Sandwich Apple Project Looks for Heirlooms

What kind of apples grow on that gnarly old tree in your back yard or
woodlot? The Sandwich Apple Project will try to identify those apples at
Discovery, October 1, 1 to 5 p.m. at Range View Farm, Sandwich, NH.

Ben Watson, author of *Cider, Hard & Sweet*, will demonstrate how experts
identify apples by shape, color, taste, texture and even fragrance. Watson
will bring several heirloom apples for tasting.

The Sandwich Apple Project invites anyone to bring a dozen or more apples
from a mystery tree. The apples will be classified and photographed. Then
each apple finder (or Discoverer) will hand around samples for tasting and
tell any lore he or she knows about the apple.

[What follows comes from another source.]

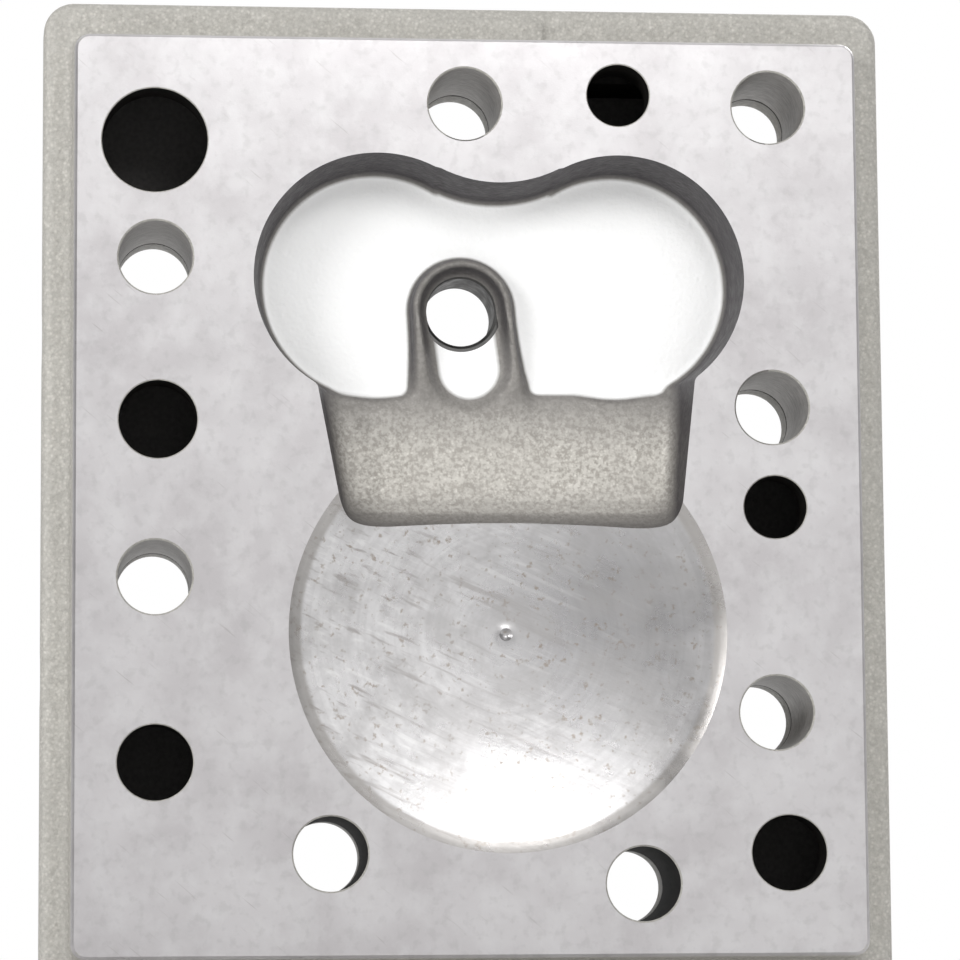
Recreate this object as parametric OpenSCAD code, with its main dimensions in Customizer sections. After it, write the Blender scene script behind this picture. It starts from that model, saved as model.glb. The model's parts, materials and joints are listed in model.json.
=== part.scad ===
// Liquid-cooled side-valve cylinder head, standing with its gasket face towards -Y.
// The origin is on the cylinder's axis, in the plane of the gasket face.
// Plane positions are [x, z] pairs and depths run along +Y, away from the cylinder.

/* [Deck] */
// Width of the gasket face
deck_w = 150; // [148:1:156]
// Height of the gasket face
deck_h = 174; // [174:1:180]
// Thickness of the deck plate
deck_t = 8; // [7:0.5:9]
// Height of the deck's middle above the cylinder's axis
deck_mid_z = 26; // [25:0.5:27]
// How far the cast flange stands out past the deck above and below
flange_out_z = 9; // [7:0.5:10]
// How far the cast flange stands out past the deck at the sides
flange_out_x = 6; // [5:0.5:7]
// Depth at which the casting ends and the cover's joint begins
casting_y = 25; // [25:0.5:27]

/* [Combustion chamber] */
// Radius of the dish over the piston
dish_r = 41.5; // [40:0.5:42]
// Depth of the dish at its middle
dish_depth = 6; // [5:0.5:6.5]
// Depth of the pocket over the valves
pocket_depth = 13; // [12:0.5:14]
// Radius of each of the pocket's two lobes
lobe_r = 23.8; // [23:0.2:24.4]
// Draft of the pocket's wall, as the run over its whole depth
pocket_draft = 1.6; // [0.8:0.2:2]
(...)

The first settlers who arrived in Sandwich in 1776 planted orchards as soon
as they cleared the forest. Sandwich once produced enough apples to fill a
dozen railroad cars that left Ossipee Junction each fall for Boston
markets.

Today, John Pries and Martha Carlson have launched the Sandwich Apple
Project with the goal of finding lost heirloom apples. Next spring twigs
from Discovery trees can be grafted onto new rootstock so the apples can be
brought back into production.

The Project began last spring when members of the Sandwich Agricultural
Committee met at Range View to graft a few twigs from an old tree at Lower
Corners, the first settlement in Sandwich, and another from North Sandwich.


Discovery is open to the public and is free. Anyone who wishes to bring
apples should harvest the apple tree as soon as the apples ripen. Keep the
apples in a cool place, away from bears, until October 1.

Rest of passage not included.